Alice worked in the mill as well as attending St. John's RC primary school. Her mother died when Alice was 12. Her father remarried (Elizabeth Cheetham). When her father died, Alice set up a community of Franciscan Tertiaries in the shop on Yorkshire St. They helped the poor and worked among the sick in the parishes of all denominations.
She was a very practical, able and good business woman who kept the shop going in Yorkshire St until called to London by Cardinal Vaughan.
She had great patience, waiting for Gods will to be revealed and going ahead with whatever works needed doing where she was at the time.
She was a humble person, obeying the voice of God which she heard through the Bishop and in prayer and reflection. She took advice from others, namely Father Gomair of Gorton Monastery, Mary Taylor and Bishop Vaughan.

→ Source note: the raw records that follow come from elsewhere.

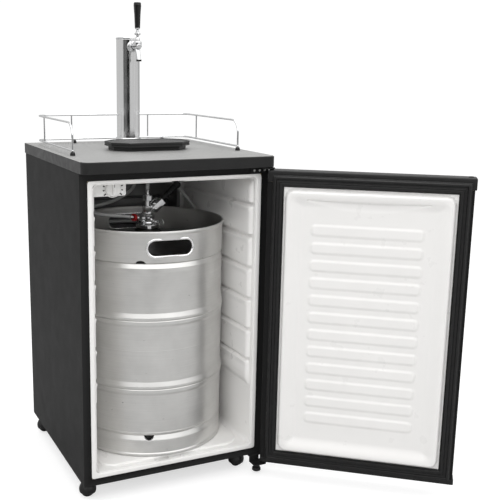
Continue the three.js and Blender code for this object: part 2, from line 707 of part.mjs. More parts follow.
function dripGrid() {
  const sheet = plate(chamferedRect(TRAY_HALF_LENGTH - 6, TRAY_HALF_DEPTH - 6, TRAY_CORNER - 4), 0, 3);
  const slots = [];
  for (let row = -3; row <= 3; row += 1) {
    slots.push(block(-78, -4, row * 14 - 4, row * 14 + 4, -1, 4));
    slots.push(block(4, 78, row * 14 - 4, row * 14 + 4, -1, 4));
  }
  return cut(sheet, ...slots).translate(TOWER_X, TRAY_Y, TOP_SURFACE + GRID_SEAT + 2 * GAP);
}

// ---- Keg, drawn about its own axis and standing on Z = 0 ----
const KEG_RADIUS = 201.2;
const HOOP_HEIGHTS = [188, 370];
const SEAMS = [57, 513]; // where the two chimes are welded to the barrel

// Profile of a rolling hoop: a long upper slope to its crest, then a small step below it.
const hoop = (z) => [
  [KEG_RADIUS, z - 20], [203.4, z - 15], [203.4, z - 6], [202.4, z - 4], [205, z - 1], [205, z + 3],
  [KEG_RADIUS, z + 20],
];

function kegShell() {
  const [lowSeam, highSeam] = SEAMS;
  const profile = [
    [0, 18], [186, 39], [198.4, 52], [198.4, 5], [200, 0.5], [203, 3], [201, 10], [201.5, lowSeam - 12],
    [196.5, lowSeam], [KEG_RADIUS, lowSeam + 9], ...HOOP_HEIGHTS.flatMap(hoop),
    [KEG_RADIUS, highSeam - 16], [195.5, highSeam - 1], [201.4, highSeam + 4],
    [201.4, 586], [204, 590], [202, KEG_HEIGHT], [198.8, 590],
    [198.4, 524], [186, 534], [36, 556], [36, 563], [33, 567], [26, 567],
    [26, 554], [184, 531.5], [190, 512], [198.6, 496], [198.6, 72], [184, 42], [0, 20.5],
  ];
  const slotShape = roundedRect(-60, 60, 532, 573, 20.4);
  const slots = [0, Math.PI].map((turn) => panel(slotShape, -215, -190, 3).rotateZ(turn));
  const drains = [0, 1, 2, 3].map((i) =>
    alongY(rod(9, 0, 10, 8)).translate(0, -207.6, lowSeam - 8).rotateZ((i * Math.PI) / 2 - 0.28));
  return cut(turned(profile, 24), ...slots, ...drains);
}

// Valve neck and draw tube that close the keg, with the well that the coupler's probe comes down in.
function kegSpear() {
  return turned([
    [0, 34], [6.5, 34], [6.5, 525], [14, 530], [20, 543], [25.5, 551], [25.5, 565],
    [20, 565], [20, 562], [9.5, 562], [9.5, 544], [0, 544],
  ], 14);
}

function keg() {
  const set = new THREE.Group();
  set.position.set(KEG_X, KEG_Y, PLATFORM_TOP);
  set.rotation.z = THREE.MathUtils.degToRad(KEG_TURN_DEG);
  set.add(named('keg_shell', kegShell(), KEG_STEEL));
  set.add(named('keg_spear', kegSpear(), KEG_STEEL));
  return set;
}

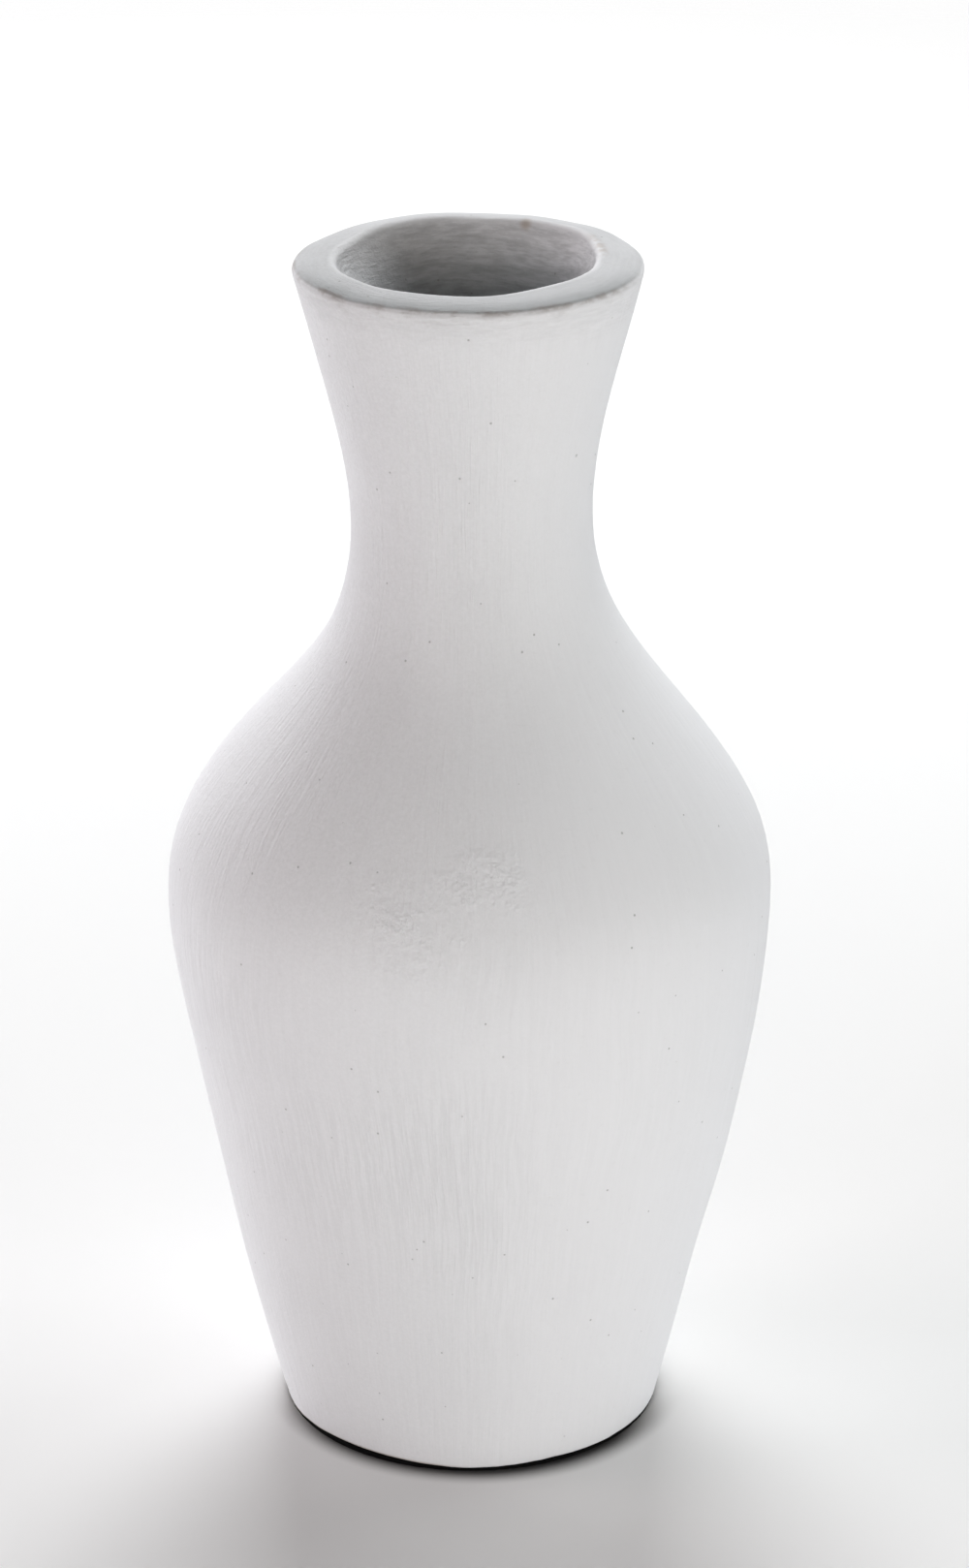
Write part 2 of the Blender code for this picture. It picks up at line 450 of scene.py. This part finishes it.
rim_top = edge_run.step(0.0002, -0.0005) * lip_run.step(-0.0016, 0.0002)
fine = level_bristles * cross + bristles * (1.0 - cross)
broad = level_strokes * cross + strokes * (1.0 - cross)
leaned_on = (0.25 + 0.75 * sideways.step(0.020, -0.005)) * (0.25 + 0.75 * upright.step(0.020, 0.065))
pressed = place.noise(26.0, 2.0).step(0.30, 0.65) * leaned_on
coarse = sideways.step(0.034, -0.030)
low = upright.step(0.138, 0.105)
grain = place.noise(1500.0, 2.0, 0.6)
crumbs = place.noise(650.0, 2.0, 0.6)
lumps = place.noise(160.0, 2.0, 0.5)

# Pinholes where the coat didn't close, a few larger pits, and crumbs caught under the brush. One
# patch high on the front was dabbed twice while it dried and stayed rough.
pinholes = place.cells(205.0).step(0.060, 0.030)
pits = place.vector("ADD", (0.31, 0.17, 0.0)).cells(62.0).step(0.028, 0.012)
specks = place.vector("ADD", (0.07, 0.43, 0.2)).cells(110.0).step(0.075, 0.0)
dabs = place.near((0.002, -0.0535, 0.1325), 0.0, 0.015) + place.near((-0.010, -0.0545, 0.1255), 0.0, 0.017)
rough = dabs * blotches.step(0.30, 0.66)

relief = fine * (0.25 + 1.25 * pressed) * (0.80 + 1.0 * under_rim + 0.5 * throat) + broad * 0.12
grit = grain * (0.00003 + 0.00006 * coarse) + crumbs * (0.00003 + 0.00004 * coarse + 0.00085 * rough)
height_map = relief * 0.00023 + grit + lumps * 0.00006
height_map = height_map - pinholes * 0.00008 - pits * 0.00014 + specks * 0.00010
bump = start.node("ShaderNodeBump", {}, {"Height": height_map, "Distance": 1.0, "Strength": 1.0})
coat.node_tree.links.new(bump.socket, coat_shader.inputs["Normal"])

# Colour. White, thinning out a finger's depth into the throat over unpainted grey clay, with the brush's
# lines showing there; the throat also darkens with depth as painted shade, less at the left, where its
# wall is painted as lit. The rim is greyer, most of all towards its outer edge at the front.
mottle = place.noise(34.0, 3.0, 0.55)
dust = place.noise(900.0, 3.0, 0.65)
clean = mottle.between((0.850, 0.849, 0.870, 1.0), (0.876, 0.877, 0.896, 1.0))
white = (grain * (0.02 + 0.30 * coarse * (1.0 - 0.5 * low))).between(clean, (0.42, 0.415, 0.41, 1.0))
lit_left_wall = sideways.step(-0.009, -0.022)
# Painted shade: deeper into the throat the colour darkens towards dark grey, partly unpainted clay and
# partly the shade of the hollow; the left wall gets less of it, as painted light.
depth = (lip_run + level_strokes * 0.003).step(0.0030, -0.0160) * (0.62 - 0.40 * lit_left_wall)
clay_and_painted_shade = depth.between(white, (0.106, 0.126, 0.130, 1.0))
lines = fine.step(0.62, 0.40) * 0.55 + broad.step(0.62, 0.40) * 0.45
inked = 0.01 + throat * (0.28 - 0.14 * lit_left_wall) + 0.06 * under_rim + 0.06 * rim_top
drawn = lines * inked + fine.step(0.60, 0.42) * pressed * low * 0.045
streaked = drawn.between(clay_and_painted_shade, (0.05, 0.05, 0.05, 1.0))
rubbed = (dust.step(0.58, 0.76) * 0.06).between(streaked, (0.45, 0.44, 0.43, 1.0))
# The rim top is greyer towards its outer edge at the front, weighted to the front left; brown dirt lines
# and smudges lie along that edge.
front_left_weight = (inwards + sideways * 0.35 + blotches * 0.006).step(0.017, -0.014)
by_edge = inwards.step(0.0, -0.020) * edge_run.step(-0.0062, -0.0003) * (0.24 + 0.16 * smears)
grey = rim_top * (0.20 + 0.08 * front_left_weight + by_edge + 0.06 * dust)
greyed_rim = grey.between(rubbed, (0.13, 0.145, 0.15, 1.0))
line = abs(edge_run + (smears - 0.5) * 0.0016).step(0.0010, 0.0002) * front_left_weight
smudge = abs(edge_run - 0.0006).step(0.0034, 0.0003) * front_left_weight * smears.step(0.46, 0.74)
dirt = line * (0.06 + 0.30 * smears.step(0.38, 0.62)) + smudge * 0.20
dirty = dirt.between(greyed_rim, (0.22, 0.17, 0.14, 1.0))
lip_wear = abs(lip_run + 0.0006).step(0.0016, 0.0002) * smears.step(0.35, 0.55)
tan = lip_wear * place.near((0.0255, 0.0080, 0.2385), 0.004, 0.010) * 0.30
tan = tan + place.near((0.0108, 0.0256, 0.2392), 0.0002, 0.0018) * 0.5
raw_foot = upright.step(0.0021, 0.0016) * (sideways + blotches * 0.03).step(0.016, 0.006) * 0.45
warm = (tan + raw_foot).between(dirty, (0.33, 0.22, 0.14, 1.0))
pitted = (pinholes * 0.5 + pits * 0.35).between(warm, (0.22, 0.21, 0.20, 1.0))
coat.node_tree.links.new(pitted.socket, coat_shader.inputs["Base Color"])

dullness = 0.72 + 0.12 * mottle
coat.node_tree.links.new(dullness.socket, coat_shader.inputs["Roughness"])
coat_shader.inputs["Specular IOR Level"].default_value = 0.35

body_mesh.materials.append(coat)
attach(body, "root")
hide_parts("vase_body")

# ------------------------------------------------------------------------------------------------
# Base pad.
# A disc of dense black felt, cut a little smaller than the foot and stuck under it with its own
# adhesive back; its cut edge is slightly furry and it is pressed flat where it meets the table.

pad_low, pad_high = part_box("base_pad")
pad_radius = (pad_high.x - pad_low.x) / 2.0
pad_thickness = clay_foot - 0.00002 - pad_low.z
PAD_COLUMNS = 420
PAD_EASE = 0.00025

pad_angle = 2.0 * math.pi * np.arange(PAD_COLUMNS)[None, :] / PAD_COLUMNS
spread = np.linspace(0.03, 0.985, 16)
bulge = np.linspace(math.pi / 2.0, -math.pi / 2.0, 11)
side_radius = pad_radius - PAD_EASE + PAD_EASE * np.cos(bulge)
side_height = pad_thickness / 2.0 + pad_thickness / 2.0 * np.sin(bulge)
pad_radii = np.concatenate([spread * side_radius[0], side_radius, spread[::-1] * side_radius[0]])[:, None]
pad_heights = np.concatenate([np.full(16, pad_thickness), side_height, np.zeros(16)])[:, None]
fur = 0.00007 * waves(pad_angle, pad_heights, 21, (60, 200), (0.0004, 0.002), 40)
nap = 0.00002 * waves(pad_angle, pad_radii, 22, (20, 120), (0.001, 0.006), 40)
at_edge = ease(0.96, 0.995, pad_radii / pad_radius)
between = np.sin(math.pi * pad_heights / pad_thickness)
pad_r = pad_radii + fur * at_edge * between
pad_z = np.clip(pad_heights + nap * ease(0.1, 0.3, pad_radii / pad_radius), 0.0, pad_thickness)
felt = np.stack(
    [pad_r * np.cos(pad_angle), pad_r * np.sin(pad_angle), pad_low.z + pad_z + 0.0 * pad_angle], axis=-1
)
pad_mesh = skin("felt_pad", felt, (0.0, 0.0, pad_low.z + pad_thickness), (0.0, 0.0, pad_low.z))
pad = bpy.data.objects.new("felt_pad", pad_mesh)
bpy.context.scene.collection.objects.link(pad)

wool, wool_shader, start = finish("black_felt")
place = start.node("ShaderNodeTexCoord", {}, {}, "Object")
fibres = place.noise(2600.0, 3.0, 0.65)
clumps = place.noise(420.0, 2.0, 0.5)
lint = place.noise(900.0, 2.0, 0.5).step(0.72, 0.78)
dark = fibres.between((0.0015, 0.0015, 0.0015, 1.0), (0.0060, 0.0060, 0.0062, 1.0))
tufted = (clumps.step(0.45, 0.7) * 0.3).between(dark, (0.009, 0.009, 0.009, 1.0))
linted = (lint * 0.35).between(tufted, (0.08, 0.08, 0.08, 1.0))
wool.node_tree.links.new(linted.socket, wool_shader.inputs["Base Color"])
nap_height = fibres * 0.00012 + clumps * 0.0001
wool_bump = start.node("ShaderNodeBump", {}, {"Height": nap_height, "Distance": 1.0})
wool.node_tree.links.new(wool_bump.socket, wool_shader.inputs["Normal"])
wool_shader.inputs["Roughness"].default_value = 0.95
wool_shader.inputs["Specular IOR Level"].default_value = 0.05
wool_shader.inputs["Sheen Weight"].default_value = 0.02
pad_mesh.materials.append(wool)
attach(pad, "root")
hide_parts("base_pad")

# ------------------------------------------------------------------------------------------------
# Table and light.
# A plain white sweep, lit from behind by a high window and a wide wall, with soft low light from the
# front and from both sides.

half = 1.4
corners = [(-half, -half, 0.0), (half, -half, 0.0), (half, half, 0.0), (-half, half, 0.0)]
table_mesh = bpy.data.meshes.new("table")
table_mesh.from_pydata(corners, [], [(0, 1, 2, 3)])
table = bpy.data.objects.new("table", table_mesh)
bpy.context.scene.collection.objects.link(table)

# A painted contact shadow darkens the paper in a ring just in front of the pad, and its far edges fade out
# into the white of the room.
paper, paper_shader, start = finish("white_sweep")
place = start.node("ShaderNodeTexCoord", {}, {}, "Object")
toward_back = start.node("ShaderNodeSeparateXYZ", {}, {0: place}, 1)
from_axis = place.vector("LENGTH", (0.0, 0.0, 0.0), 1)
shadow_centre_distance = place.vector("DISTANCE", (0.0008, 0.0, 0.0), 1)
# Painted contact shadow: the paper's colour goes near black in a ring just in front of the pad.
painted_contact_shadow = shadow_centre_distance.step(0.0435, 0.0372) * toward_back.step(-0.004, -0.028)
sheet = (painted_contact_shadow * 0.92).between((0.86, 0.86, 0.86, 1.0), (0.02, 0.018, 0.018, 1.0))
paper.node_tree.links.new(sheet.socket, paper_shader.inputs["Base Color"])
paper.node_tree.links.new(from_axis.step(1.35, 0.95).socket, paper_shader.inputs["Alpha"])
paper_shader.inputs["Roughness"].default_value = 0.8
paper_shader.inputs["Specular IOR Level"].default_value = 0.2
table_mesh.materials.append(paper)


def soft_light(name, azimuth, elevation, distance, width, tall, power, color):
    """A rectangular soft light, unseen by the camera, aimed at the vase's middle.

    Azimuth 0 is the camera's side and 90 is to the right; elevation is above the table, both in degrees.
    """
    lamp = bpy.data.lights.new(name, "AREA")
    lamp.shape = "RECTANGLE"
    lamp.size = width
    lamp.size_y = tall
    lamp.energy = power
    lamp.color = color
    light = bpy.data.objects.new(name, lamp)
    a, e = math.radians(azimuth), math.radians(elevation)
    away = np.array([math.sin(a) * math.cos(e), -math.cos(a) * math.cos(e), math.sin(e)]) * distance
    light.location = away
    aim = away - np.array([0.0, 0.0, clay_height / 2.0])
    light.rotation_euler = (math.acos(aim[2] / np.linalg.norm(aim)), 0.0, a)
    light.visible_camera = False
    bpy.context.scene.collection.objects.link(light)


soft_light("back_window", 180.0, 50.0, 1.6, 0.8, 0.8, 19.2, (0.98, 1.0, 1.0))
soft_light("right_window", 120.0, 50.0, 1.6, 0.8, 0.8, 4.8, (0.97, 1.0, 1.0))
soft_light("back_left_strip", 225.0, 6.0, 1.6, 0.8, 0.35, 7.5, (0.93, 0.98, 1.0))
soft_light("front_right_strip", 45.0, 6.0, 1.6, 0.8, 0.35, 9.8, (0.98, 1.0, 1.0))
soft_light("front_panel", 0.0, 22.0, 1.6, 0.8, 0.4, 3.5, (1.0, 0.88, 0.75))
soft_light("left_panel", 270.0, 22.0, 1.6, 0.8, 0.4, 6.9, (1.0, 0.91, 0.92))
soft_light("front_left_panel", 315.0, 22.0, 1.6, 0.8, 0.4, 3.6, (0.92, 0.94, 1.0))
soft_light("back_wall", 180.0, 19.4, 1.8, 3.0, 1.2, 4.5, (1.0, 0.82, 0.84))

# The room beyond the sweep is seen as white, but lights the vase very little.
world = bpy.data.worlds.new("studio")
bpy.context.scene.world = world
world.use_nodes = True
room = Layer(world.node_tree)
ray = room.node("ShaderNodeLightPath", {}, {}, "Is Camera Ray")
dim = room.node("ShaderNodeBackground", {}, {"Color": (1.0, 1.0, 1.0, 1.0), "Strength": 0.02})
bright = room.node("ShaderNodeBackground", {}, {"Color": (1.0, 1.0, 1.0, 1.0), "Strength": 1.0})
seen = room.node("ShaderNodeMixShader", {}, {0: ray, 1: dim, 2: bright})
world.node_tree.links.new(seen.socket, world.node_tree.nodes["World Output"].inputs["Surface"])

bpy.context.scene.view_settings.view_transform = "Standard"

Cardinal Vaughan said of Alice at her funeral in 1890 at Mill Hill, London: By nature, she had a good judgement and a strong will. She was devoured by the idea of Gods glory and promoting his interests on earth.
She desired to work with the poorest and most suffering members of the human family. She was obedient and full of joy at the proposal that her young sisters be sent out to Borneo to work amongst the women of the jungle tribes in 1885.
When she met trials and obstacles she was cheerful and patient. She always showed great concern for the sisters and their charges, making sure that they had enough to eat. She constantly wrote letters to them to ensure they were well and happy.
Alice spent the last few years of her life bedridden and very ill in Blackburn, where she died on August 24th 1890. Her body was taken to St Josephs College at Mill Hill, London, where she was buried near Cardinal Vaughan. (His remains recently been moved to Westminster Cathedral, which he was responsible for building).
In Rochdale today there is a small community of Alice's sisters in Sussex St. They work as Alice did, visiting the sick and elderly, teaching the children, counselling the women, caring for the asylum seekers and being available in the parish community of St. John the Baptists RC church where Alice was baptised.
Alice Ingham school and nursing home in the borough were named after this remarkable woman and a blue plaque was placed on the wall of 149 Yorkshire St in the year 2000 to celebrate her.
Alice's photograph has a place of honour in the Mayors Parlour in the Town Hall.